### Data section
□ □ □ □ □

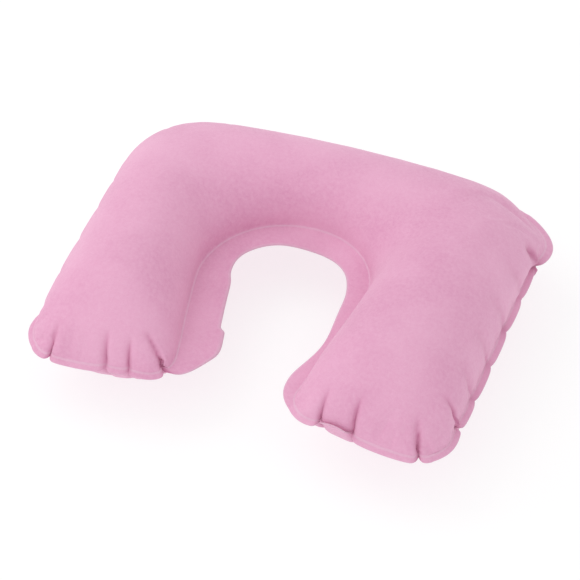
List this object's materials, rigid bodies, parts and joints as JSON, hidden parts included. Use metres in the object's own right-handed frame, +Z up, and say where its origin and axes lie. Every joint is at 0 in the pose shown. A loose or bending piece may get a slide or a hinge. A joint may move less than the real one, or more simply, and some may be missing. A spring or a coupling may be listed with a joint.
{
  "type": "inflatable neck pillow",
  "caption": "U shaped inflatable travel neck pillow: two flocked film panels welded round the edge, with a push-in oral valve behind the neck.",
  "frame": {"origin": "under the middle of the pillow's bounding box, on the plane that it rests on", "axes": "+X across the two arms, +Y from the mouth of the U to the back of the neck, +Z up from the resting plane"},
  "size_m": [0.3598, 0.2999, 0.1015],
  "materials": {
    "flocked_film": "matte velvet flock on soft vinyl film",
    "vinyl": "semi-gloss soft vinyl"
  },
  "bodies": {
    "pillow": {"upper_panel": "flocked_film", "lower_panel": "flocked_film", "valve_base": "vinyl", "valve_web": "vinyl"},
    "stem": {"valve_stem": "vinyl"},
    "flap": {"check_flap": "vinyl"},
    "plug": {"valve_plug": "vinyl", "plug_tether": "vinyl"}
  },
  "joints": [
    {"name": "stem_pull", "type": "slide", "parent": "pillow", "child": "stem", "axis": [0, 0.8124, -0.5831], "range_m": [0, 0.014], "deforming": ["valve_web"]},
    {"name": "plug_swing", "type": "hinge", "parent": "stem", "child": "plug", "pos_m": [0.0076, 0.1353, 0.02444], "axis": [0, -0.5831, -0.8124], "range_deg": [0, 135], "deforming": ["plug_tether"]},
    {"name": "flap_open", "type": "hinge", "parent": "stem", "child": "flap", "pos_m": [0.0046, 0.12051, 0.03506], "axis": [0, 0.5831, 0.8124], "range_deg": [0, 60]}
  ]
}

□ □ □ □ □

### What you should do
Return all the data above once more, precisely as given.

### Output for this task
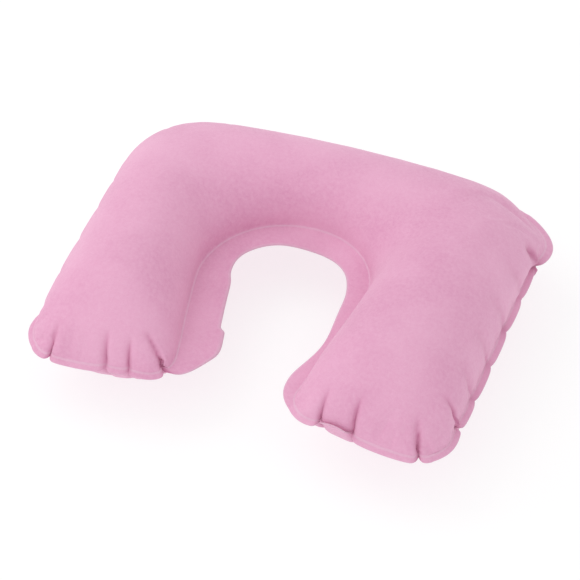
List this object's materials, rigid bodies, parts and joints as JSON, hidden parts included. Use metres in the object's own right-handed frame, +Z up, and say where its origin and axes lie. Every joint is at 0 in the pose shown. A loose or bending piece may get a slide or a hinge. A joint may move less than the real one, or more simply, and some may be missing. A spring or a coupling may be listed with a joint.
{
  "type": "inflatable neck pillow",
  "caption": "U shaped inflatable travel neck pillow: two flocked film panels welded round the edge, with a push-in oral valve behind the neck.",
  "frame": {"origin": "under the middle of the pillow's bounding box, on the plane that it rests on", "axes": "+X across the two arms, +Y from the mouth of the U to the back of the neck, +Z up from the resting plane"},
  "size_m": [0.3598, 0.2999, 0.1015],
  "materials": {
    "flocked_film": "matte velvet flock on soft vinyl film",
    "vinyl": "semi-gloss soft vinyl"
  },
  "bodies": {
    "pillow": {"upper_panel": "flocked_film", "lower_panel": "flocked_film", "valve_base": "vinyl", "valve_web": "vinyl"},
    "stem": {"valve_stem": "vinyl"},
    "flap": {"check_flap": "vinyl"},
    "plug": {"valve_plug": "vinyl", "plug_tether": "vinyl"}
  },
  "joints": [
    {"name": "stem_pull", "type": "slide", "parent": "pillow", "child": "stem", "axis": [0, 0.8124, -0.5831], "range_m": [0, 0.014], "deforming": ["valve_web"]},
    {"name": "plug_swing", "type": "hinge", "parent": "stem", "child": "plug", "pos_m": [0.0076, 0.1353, 0.02444], "axis": [0, -0.5831, -0.8124], "range_deg": [0, 135], "deforming": ["plug_tether"]},
    {"name": "flap_open", "type": "hinge", "parent": "stem", "child": "flap", "pos_m": [0.0046, 0.12051, 0.03506], "axis": [0, 0.5831, 0.8124], "range_deg": [0, 60]}
  ]
}